Awesome
Knowledge-Inheritance
Source code for our NAACL 2022 paper: Knowledge Inheritance for Pre-trained Language Models.
The trained model parameters (in Fairseq format) can be downloaded from Tsinghua Cloud. Please follow ELLE to convert the trained checkpoint from Fairseq format into Huggingface transformers format.
We also provide the pre-training data (already processed in fairseq format) we use in google drive, covering five pre-training domains (WB, News, Reviews, BIO and CS). We sample around 3400M tokens for each domain.

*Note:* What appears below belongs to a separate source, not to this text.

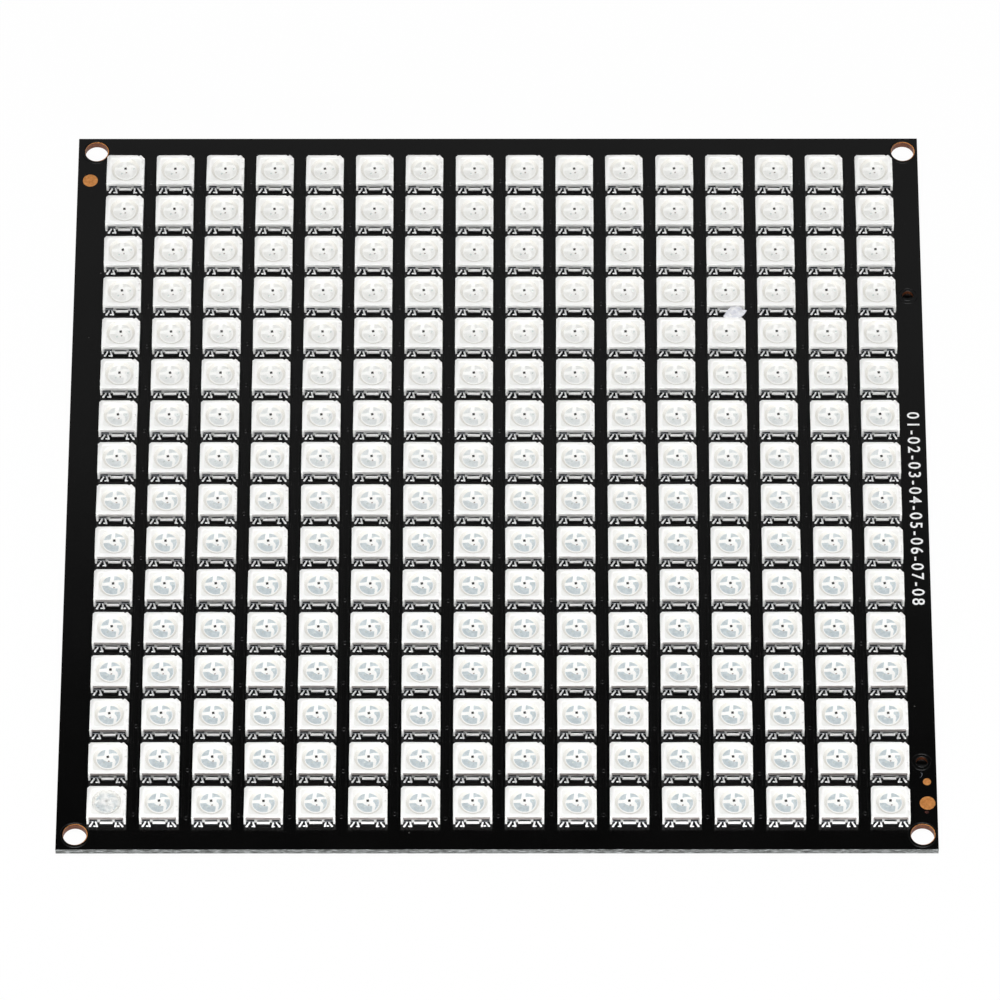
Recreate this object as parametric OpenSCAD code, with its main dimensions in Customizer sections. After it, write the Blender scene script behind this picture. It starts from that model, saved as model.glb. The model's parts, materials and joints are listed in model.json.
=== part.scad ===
// Rigid square panel of 256 surface-mount colour lamps on a black printed circuit board.
// It lies face up on the capacitors of its back, with its origin under its middle.

/* [Board] */
// Width of the board along X
board_w = 115; // [114:1:150]
// Depth of the board along Y
board_d = 115; // [114:1:150]
// Thickness of the board with its two solder masks
board_t = 1.0; // [0.8:0.1:2]
// Thickness of each solder mask and of the copper in its openings
mask_t = 0.03; // [0.02:0.01:0.06]
// How far the copper and the drilling sit to the right of the board's outline
layout_shift = 0.22; // [0:0.02:0.3]

/* [Mounting holes] */
// Finished diameter of the mounting hole at each corner
mount_hole_d = 3.1; // [2.5:0.1:3.2]
// Distance of each mounting hole's centre from the two edges beside it
mount_inset = 2.25; // [2.1:0.05:2.5]
// Width of the bare copper ring round a mounting hole
mount_ring_w = 0.17; // [0.16:0.01:0.22]
// How far the drilling missed the middle of the copper rings along X
drill_drift_x = 0.08; // [0:0.01:0.08]
// How far the drilling missed the middle of the copper rings along Y
drill_drift_y = 0.05; // [0:0.01:0.05]
// Thickness of the copper on the wall of a plated hole
plating_t = 0.05; // [0.03:0.01:0.06]

/* [Tooling holes] */
// Finished diameter of the two tooling holes beside the right-hand column
tool_hole_d = 1.5; // [1:0.1:1.8]
// Width of the bare copper ring round a tooling hole
tool_ring_w = 0.2; // [0.1:0.05:0.25]
// Distance of the tooling holes from the right-hand edge
tool_inset = 1.9; // [1.6:0.1:2.2]
// Place of the upper tooling hole along Y
tool_upper_y = 31; // [20:0.5:40]
// Distance between the two tooling holes
tool_spacing = 75; // [60:0.5:80]
// Depth of the resin that closes the back of each tooling hole
plug_t = 0.4; // [0.2:0.1:0.6]

/* [Alignment marks] */
// Diameter of the two large round copper marks
mark_d = 2.05; // [1.5:0.05:2.2]
// Diameter of the small round copper mark
small_mark_d = 1.06; // [0.8:0.02:1.4]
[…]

We refer the downstream performance evaluation to the implementation of Fairseq (GLUE tasks) and Don't Stop Pre-training (ACL-ARC / CHEMPROT). For ACL-ARC / CHEMPROT, please refer to ELLE for easy implementation.
If you have any question, feel free to contact me by email (yujiaqin16@gmail.com).
Installation
git clone https://github.com/pytorch/fairseq
cd fairseq
pip install --editable ./
git clone https://github.com/NVIDIA/apex
cd apex
pip install -v --no-cache-dir --global-option="--cpp_ext" --global-option="--cuda_ext" \
--global-option="--deprecated_fused_adam" --global-option="--xentropy" \
--global-option="--fast_multihead_attn" ./
Pre-training under KI
cd examples/roberta
bash train_base_to_base_plus.sh
Downstream evaluation
For downstream evaluation, (1) GLUE: we refer to the implementation of Fairseq; (2) ACL-ARC & CHEMPROT: first use convert_fairseq_to_huggingface.py to convert the Fairseq format into Huggingface's transformers format, then test the performance using the implementation of Don't Stop Pre-training.